I think the distribution of outcomes for students coming out of an undergraduate-only teaching-focused college like Mudd are going to have a higher mean and smaller standard deviation. Mudd graduates are almost uniformly great and they all got to do great work during their undergrad. On the other hand, a large research university (UCLA, UT Austin, et cetera) has an extremely wide distribution of outcomes. I think there is a high likelihood that at some point a particularly outstanding undergraduate got involved in a high-performance research group and achieved some results that just weren't accessible to Mudd grads due to Mudd's focus on teaching rather than on having a large research budget. I think this happens with low-enough frequency that the opportunity cost of going to the small undergraduate-only school is trumped by the better on-average quality of education.

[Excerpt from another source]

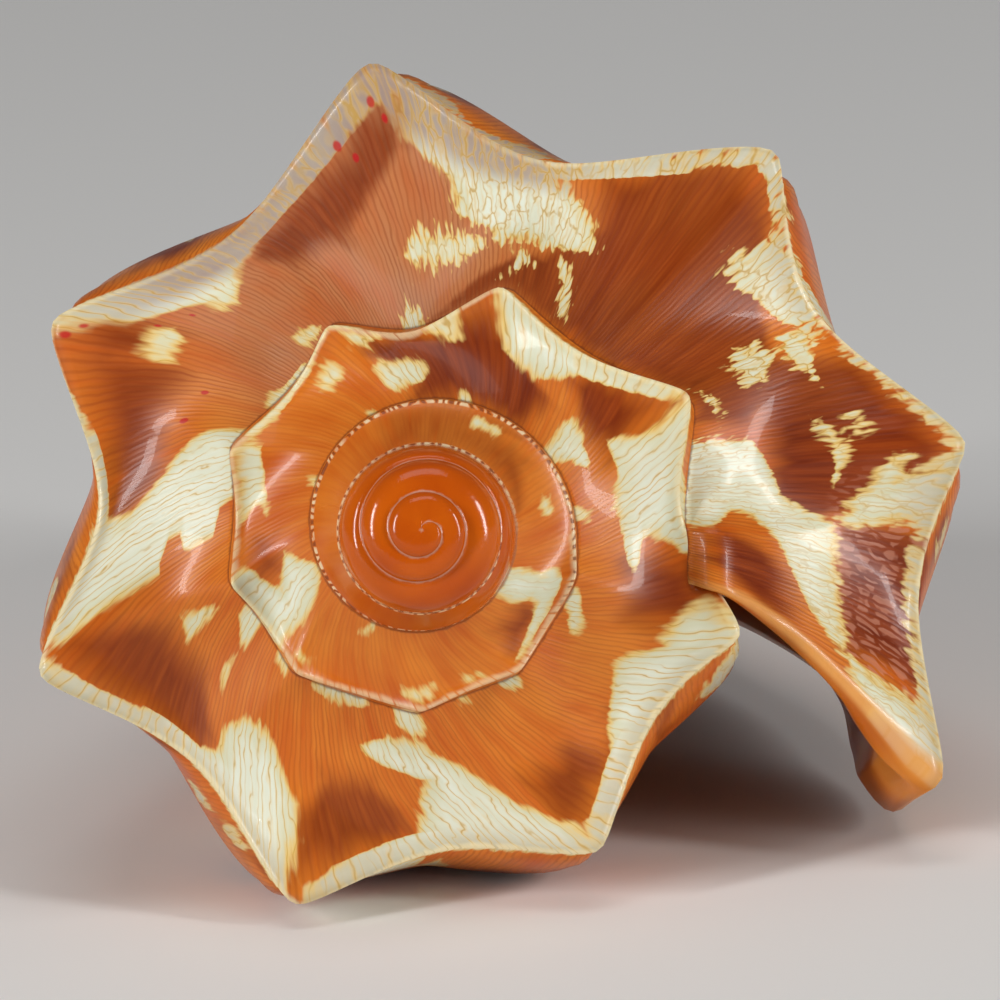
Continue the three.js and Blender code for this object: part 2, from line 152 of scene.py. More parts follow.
# Ribs below the spines: the share that fades at the edge, how soon it does, and how the rest fades
RIB_AT_EDGE = 0.22
RIB_EDGE_FADE = 0.025
RIB_FADE = 0.31
RIB_FADE_POWER = 1.6
# How a rib grows blunter and rounder than its spine, and over which share of the flank
RIB_BLUNTS = 0.5
RIB_BLUNTS_OVER = (0.0, 0.1)
RIB_ROUNDS = 0.15
RIB_ROUNDS_OVER = (0.0, 0.15)
LIFT_FADE = 0.05
FRONT_ROUNDS_FROM = 0.95

# Ramp: where its fall changes from a dome to a hollow, and near the mouth to a swell
RAMP_HOLLOWS = (-760.0, -560.0)
RAMP_AT_MOUTH = (335.0, 371.0)
HOLLOW_POWER = 1.35
SWELL_POWER = 1.3
SPINE_POWER = 2.2
# Raised welt of the ramp over the mouth: height, row, width in rows, and rows over which it starts
WELT_HEIGHT = 2.0
WELT_ROW = 0.16
WELT_WIDTH = 0.14
WELT_STARTS = (0.0, 0.07)

# Columns are bent back round the mouth by some degrees, over a span to both sides
MOUTH_BEND = 14.3
BEND_SPAN = 60.0
# Rows of the surfaces round the mouth: crest before the join, roof after it, and the floor
CREST_BEFORE = 0.04
ROOF_LEAST = 0.024
ROOF_RISES = 0.236
KNEE = 0.03
FLOOR_ROW = 1.965

# Inner face of the wall: how far in the roof may lie, how strong its spines are, and the spans over which
# the wall thickens to the lip, turns from downward to inward, and joins the roof and the floor
ROOF_SHARE_MOST = 0.4
INNER_SPINES = 0.45
THICKENS_BEFORE_LIP = (-40.0, 0.0)
THICKENS_ROWS = (0.0, 0.4)
INWARD_LEAST = 0.25
INWARD_ROWS = (0.55, 0.95)
DOWNWARD_ROWS = (0.95, 1.25)
ROOF_ROWS = (0.0, 0.12)
FLOOR_ROWS = (1.8, 2.0)
# Crest of the lip's rim as a share of half its thickness, how far it leans outward, and rows where it fades
RIM_CREST = 0.52
RIM_LEAN = 0.34
RIM_STARTS = (0.0, 0.5)
RIM_ENDS = (0.0, 0.08)

# Steps of the grids: degrees between columns, and rows in each stretch
COLUMN_STEP = 1.2
STEP_GROWTH = 1.02
WIDEST_STEP = 9.0
EARLY_RAMP_STEPS = 8
RAMP_STEPS = 24
HEM_STEPS = 4
RIM_STEPS = 8
KNEE_STEPS = 5
FLANK_STEPS = 56
FLANK_SPACING = 1.15
FINE_FROM = -760.0
# Width over which points are one, in metres
WELD = 2e-6

# Notch at the front end: an ellipse cut right through between the pillar and the lip
NOTCH_MIDDLE = 7.0
NOTCH_HALF_WIDTH = 3.8
NOTCH_DEPTH = 9.5
NOTCH_SIDES = 64
NOTCH_REACH = 30.0
# Turns and row that the cut faces carry
NOTCH_GROWTH = (385 / 360, 1.97)
# Triangles beside the notch, in millimetres: how far out they are evened, their shortest and longest edges,
# and how many times the long ones are halved
EVEN_WITHIN = 1.6
EVEN_SHORTEST = 0.12
EVEN_LONGEST = 0.45
EVEN_PASSES = 3
# Rounding of the notch's edge: how wide in millimetres, how far a point moves each time, and how many times
ROUND_WITHIN = 0.7
ROUND_PACE = 0.6
ROUND_PASSES = 12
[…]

Another consideration is that you probably don't actually know what you want to do with your life (In the I-want-to-be-a-doctor sense, not in the help-me-combat-this-lingering-existential-dread sense). Moreover, you probably don't know what it actually means to be a scientist or engineer. And that's OK, but you might want to consider choosing an institution that won't punish you for this indecision. Oftentimes, changing majors is expensive: both in time and the extra tuition cost associated with that extra time. On the UCLA admissions page, they write "not all programs permit new advanced standing students to change into them after admission." I personally didn't declare my engineering major until the end of my sophomore year, mostly because it took me that long to understand what being an engineer meant

The summary of all of this is if you are in the top 0.1% of students and think you can put yourself out there and get involved in world-leading research as a freshman and intend to go onto a top PhD program, you will be best suited at a large research university. For nearly everyone else, I think the small, usually-private, undergraduate-focused liberal arts schools are the right answer. For the reasons above, the quality of instruction at undergraduate-focused schools is often superior to those of large research universities.